Solving 3 Equations for w in Matrix Form

[andybham]

Is it possible to put these three equations into a matrix equation

w*a = b -2a + e
w*b = c -2b + a
w*c = d -2c + b

of the style w*u = T*u where u is a vector, u = {a, b, c} and T is a matrix. w is just a number.

 

[mathman]

What are d and e? If they are really different and not typos, then you will need T*u+v=w*u, where v is the vector (e,0,d) and ------------------------------------------------
------------------------------------------------------------------
T=
-2 1 0
1 -2 1
0 1 -2
--------------------------------------------------------------------------------

 

[andybham]

no they are not typos, could I not use

T = -2 1 e/c
1 -2 1
d/a 1 -2

or is that just stupid?

 

[radou]

Is it possible to put these three equations into a matrix equation

w*a = b -2a + e
w*b = c -2b + a
w*c = d -2c + b

of the style w*u = T*u where u is a vector, u = {a, b, c} and T is a matrix. w is just a number.

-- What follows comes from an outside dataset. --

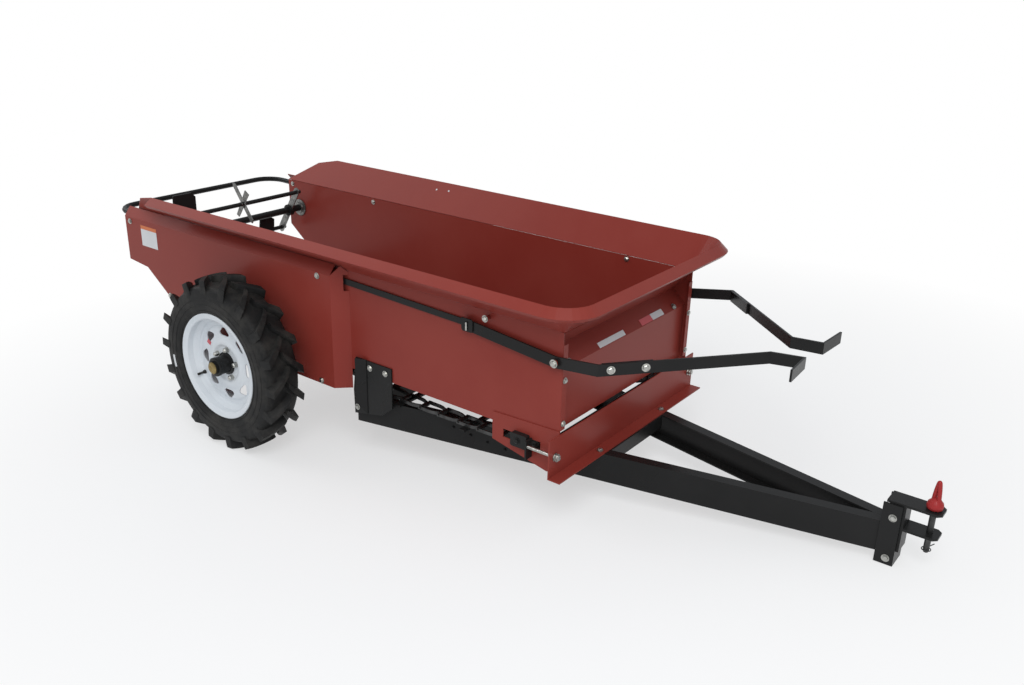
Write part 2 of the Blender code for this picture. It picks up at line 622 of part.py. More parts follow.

What exactly are the unknowns in your equations? a, b, c? If so, then

(2 + w)a - b = e
-a + (2 + w)b - c = 0
-b + (2 + w)c = d ,

which can be written as
$$\left(\begin{array}{ccc}2+w & -1 & 0\\-1 & 2+w & -1\\0 & -1 & 2+w\end{array}\right) \left(\begin{array}{ccc}a \\b\\c\end{array}\right)=\left(\begin{array}{ccc}e \\0\\d\end{array}\right)$$.